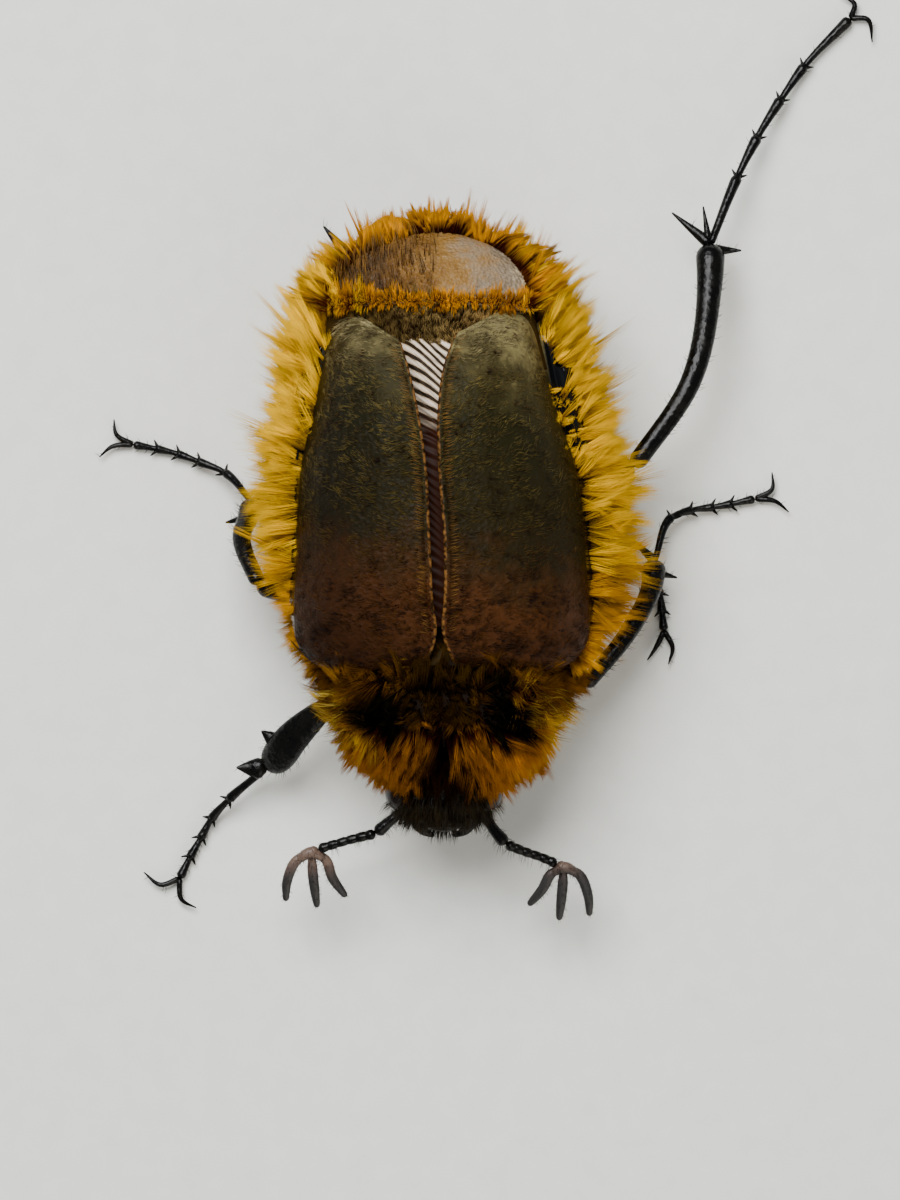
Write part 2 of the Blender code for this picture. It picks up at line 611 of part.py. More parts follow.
def build_club(name, shape):
    """The club of one feeler: three leaves that spread from one root."""
    root = point(shape["root"])
    first = root - Vector((0.12 * (1 if root.x > 0 else -1), -0.02, 0.0))
    hub = tube(name, [first, root], CLUB_HUB_RADII, 7)
    leaves = []
    for middle, tip in shape["leaves"]:
        path = [root, point(middle), point(middle).lerp(point(tip), 0.6)]
        leaves.append(tube("leaf", path, CLUB_LEAF_RADII, 6, end=point(tip)))
    combine(hub, leaves, "UNION")
    return hub


def limb(name, path, radii):
    """One stretch of a leg, with a rounded end on both sides."""
    start, end = limb_ends(path, radii)
    return tube(name, path, radii, 7, 1.0, start, end)


def limb_ends(path, radii):
    """The two outermost points of a stretch of a leg."""
    start = path[0] + (path[0] - path[1]).normalized() * (END_ROUNDING * radii[0])
    end = path[-1] + (path[-1] - path[-2]).normalized() * (END_ROUNDING * radii[-1])
    return start, end


def limb_room(path, radii):
    """The room that is cut for one stretch of a leg: it reaches one gap further on every side."""
    sides = 8
    first = path[0] + (path[0] - path[1]).normalized() * (GAP + END_ROUNDING * radii[0])
    last = path[-1] + (path[-1] - path[-2]).normalized() * (GAP + END_ROUNDING * radii[-1])
    wide = [(radius + GAP) / math.cos(math.pi / sides) for radius in (radii[0], *radii, radii[-1])]
    return tube("room", [first, *path, last], wide, sides)


def next_stretch(ahead, radii, values):
    """The path of the stretch that follows another one, from the end of that one."""
    return [limb_ends(ahead, radii)[1], *(point(p) for p in values)]


def femur_radii(leg):
    """Radii along the thigh of one leg."""
    pair = leg.split("_")[0]
    return [FEMUR_RADIUS * FEMUR_SHARES[pair] * share for share in FEMUR_SHAPE]


def tibia_radii(leg):
    """Radii along the shin of one leg, which widens toward its end."""
    pair = leg.split("_")[0]
    return [TIBIA_RADIUS * TIBIA_SHARES[pair] * share for share in TIBIA_SHAPE]


def leg_paths(leg, shape):
    """The middle lines of the thigh, shin and foot of one leg."""
    femur = [point(values) for values in shape["femur"]]
    tibia = next_stretch(femur, femur_radii(leg), shape["tibia"])
    tarsus = next_stretch(tibia, tibia_radii(leg), shape["tarsus"])
    return femur, tibia, tarsus


def build_leg(leg, shape):
    """The three nodes of one leg: thigh with hip, shin with its spurs, and foot with claws."""
    femur_path, tibia_path, foot_path = leg_paths(leg, shape)
    femur = limb(leg + "_femur", femur_path, femur_radii(leg))
    tibia = limb(leg + "_tibia", tibia_path, tibia_radii(leg))
    combine(tibia, [limb_room(femur_path, femur_radii(leg))], "DIFFERENCE")
    spurs = []
    for values in shape["spurs"]:
        tip = point(values)
        middle = tibia_path[-1].lerp(tibia_path[-2], SPUR_ROOT_SHARE)
        shin = (tibia_path[-1] - tibia_path[-2]).normalized()
        outward = (tip - middle) - shin * (tip - middle).dot(shin)
        root = middle + outward.normalized() * SPUR_ROOT_OFFSET
        path = [root, root.lerp(tip, 0.55)]
        spurs.append(tube("spur", path, (SPUR_RADIUS, 0.8 * SPUR_RADIUS), 5, end=tip))
    combine(tibia, spurs, "UNION")
    rings = []
    radii = []
    for start, end in zip(foot_path, foot_path[1:]):
        rings += [start.lerp(end, 0.04), start.lerp(end, 0.8)]
        radii += [TARSUS_RADIUS * share for share in TARSUS_SHARES]
    tarsus = tube(leg + "_tarsus", rings, radii, 6, end=foot_path[-1])
    claws = []
    for middle, tip in shape["claws"]:
        path = [rings[-1], foot_path[-1].lerp(point(middle), 0.5), point(middle)]
        claws.append(tube("claw", path, (CLAW_RADIUS, CLAW_RADIUS, CLAW_RADIUS * 0.8), 6, end=point(tip)))
    combine(tarsus, claws, "UNION")
    combine(tarsus, [limb_room(tibia_path, tibia_radii(leg))], "DIFFERENCE")
    for vert in tarsus.data.vertices:
        vert.co.z = max(vert.co.z, SOLE_LEVEL * MM)
    return [femur, tibia, tarsus]


def leg_room(leg, shape):
    """The room that is cut in the trunk and its coat for the thigh and shin of one leg."""
    femur, tibia, tarsus = leg_paths(leg, shape)
    return [limb_room(femur, femur_radii(leg)), limb_room(tibia, tibia_radii(leg))]


def paint(target, colour, roughness):
    """Give an object a material of its own."""
    material = bpy.data.materials.new("finish_" + target.name)
    material.use_nodes = True
    shader = material.node_tree.nodes["Principled BSDF"]
    shader.inputs["Base Color"].default_value = colour
    shader.inputs["Roughness"].default_value = roughness
    target.data.materials.append(material)


def centre_on_floor(parts):
    """Move every part so that the box around them all stands centred on the origin."""
    corners = [vert.co for part in parts for vert in part.data.vertices]
    low = Vector([min(p[axis] for p in corners) for axis in range(3)])
    high = Vector([max(p[axis] for p in corners) for axis in range(3)])
    shift = Vector(((low.x + high.x) / 2.0, (low.y + high.y) / 2.0, low.z))
    for part in parts:
        for vert in part.data.vertices:
            vert.co -= shift


def main():
    random.seed(SEED)
    for old in list(bpy.data.objects):
        bpy.data.objects.remove(old, do_unlink=True)
    trunk = [build_prothorax(), build_thorax(), build_abdomen()]
    head = build_head("head")
    combine(head, [eye_ball("room", side, GAP) for side in (-1, 1)], "DIFFERENCE")
    grids = {
        "elytron_left": (elytron_grid(1), ELYTRON_THICKNESS),
        "elytron_right": (elytron_grid(-1), ELYTRON_THICKNESS),
        "pygidium": (pygidium_grid(), PYGIDIUM_THICKNESS),
        "scutellum": (scutellum_grid(), SCUTELLUM_THICKNESS),
        "wing_fold": (wing_fold_grid(), WING_FOLD_THICKNESS),
    }
    for part in trunk:
        tools = [shell("room", grid, thickness, GAP) for grid, thickness in grids.values()]
        tools += [build_head("room", GAP), eye_ball("room", -1, GAP), eye_ball("room", 1, GAP)]
        for leg, shape in LEGS.items():
            tools += leg_room(leg, shape)
        combine(part, tools, "DIFFERENCE")
    plates = [shell(name, grid, thickness) for name, (grid, thickness) in grids.items()]
    dark = [head]
    for name, side in (("left", 1), ("right", -1)):
        dark.append(eye_ball("eye_" + name, side, 0.0))
        dark.append(build_mandible("mandible_" + name, side))
        dark.append(build_feeler("antenna_stem_" + name, FEELERS[name]["stem"]))
        dark.append(build_club("antenna_club_" + name, FEELERS[name]))
    for leg, shape in LEGS.items():
        dark += build_leg(leg, shape)
    for part in dark:
        paint(part, BLACK, 0.3)
    for part in plates:
        paint(part, PALE if part.name == "wing_fold" else BROWN, 0.4)
    for part in trunk:
        paint(part, AMBER, 0.8)
    centre_on_floor(dark + plates + trunk)


main()
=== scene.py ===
# %% [markdown]
# # A bumblebee scarab beetle, as a life-size model
# The real animal is a small day-flying beetle with a bee's coat. Its trunk is hidden in golden hair, its
# wing cases gape behind over the folded wings, and its six black legs are long and bristly.
# The solids of its parts come first, as a fixed frame. Each visible piece is then modelled round them.
# Sizes are read in millimetres in the beetle's own axes: +X is its left side, the head points to -Y and
# the back to +Z. One helper turns them into metres in the frame.

# %% The frame
import math

import bpy
import numpy as np
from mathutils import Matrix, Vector


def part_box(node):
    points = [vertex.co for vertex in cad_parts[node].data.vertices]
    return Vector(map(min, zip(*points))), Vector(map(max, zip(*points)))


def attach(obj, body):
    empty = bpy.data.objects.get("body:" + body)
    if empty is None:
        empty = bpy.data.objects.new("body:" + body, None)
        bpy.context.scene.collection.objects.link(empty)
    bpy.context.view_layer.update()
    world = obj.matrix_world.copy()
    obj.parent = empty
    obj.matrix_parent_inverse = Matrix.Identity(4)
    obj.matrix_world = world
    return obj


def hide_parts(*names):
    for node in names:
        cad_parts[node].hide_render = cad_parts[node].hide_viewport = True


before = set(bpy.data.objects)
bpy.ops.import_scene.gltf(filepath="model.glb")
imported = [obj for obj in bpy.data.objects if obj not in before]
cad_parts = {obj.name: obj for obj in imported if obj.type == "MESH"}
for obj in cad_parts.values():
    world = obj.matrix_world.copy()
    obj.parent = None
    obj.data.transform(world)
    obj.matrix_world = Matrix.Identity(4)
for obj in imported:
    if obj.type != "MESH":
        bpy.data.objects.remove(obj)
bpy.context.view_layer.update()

# %% [markdown]
# The beetle's middle line runs between its two wing cases. The front edge of the scutellum, the small
# triangle between their roots, fixes how far forward it stands, and its soles stand on the floor.

# %% The beetle's own axes
MM = 0.001
SCUTELLUM_FRONT = -3.4
SOLE_LEVEL = 0.05
middle = (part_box("elytron_left")[1].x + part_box("elytron_right")[0].x) / 2.0
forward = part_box("scutellum")[0].y - SCUTELLUM_FRONT * MM
ORIGIN = Vector((middle, forward, -SOLE_LEVEL * MM))
print("beetle's origin in the frame, in mm:", [round(value / MM, 3) for value in ORIGIN])


def to_frame(points):
    """Turns rows of millimetres in the beetle's axes into metres in the frame."""
    return np.asarray(points, float) * MM + np.array(ORIGIN)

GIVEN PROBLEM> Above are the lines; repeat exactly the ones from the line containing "cad_parts[node].hide_render = cad_parts[node].hide_viewport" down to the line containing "# triangle between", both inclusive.

OUTPUT FOR THIS TASK>
        cad_parts[node].hide_render = cad_parts[node].hide_viewport = True


before = set(bpy.data.objects)
bpy.ops.import_scene.gltf(filepath="model.glb")
imported = [obj for obj in bpy.data.objects if obj not in before]
cad_parts = {obj.name: obj for obj in imported if obj.type == "MESH"}
for obj in cad_parts.values():
    world = obj.matrix_world.copy()
    obj.parent = None
    obj.data.transform(world)
    obj.matrix_world = Matrix.Identity(4)
for obj in imported:
    if obj.type != "MESH":
        bpy.data.objects.remove(obj)
bpy.context.view_layer.update()

# %% [markdown]
# The beetle's middle line runs between its two wing cases. The front edge of the scutellum, the small
# triangle between their roots, fixes how far forward it stands, and its soles stand on the floor.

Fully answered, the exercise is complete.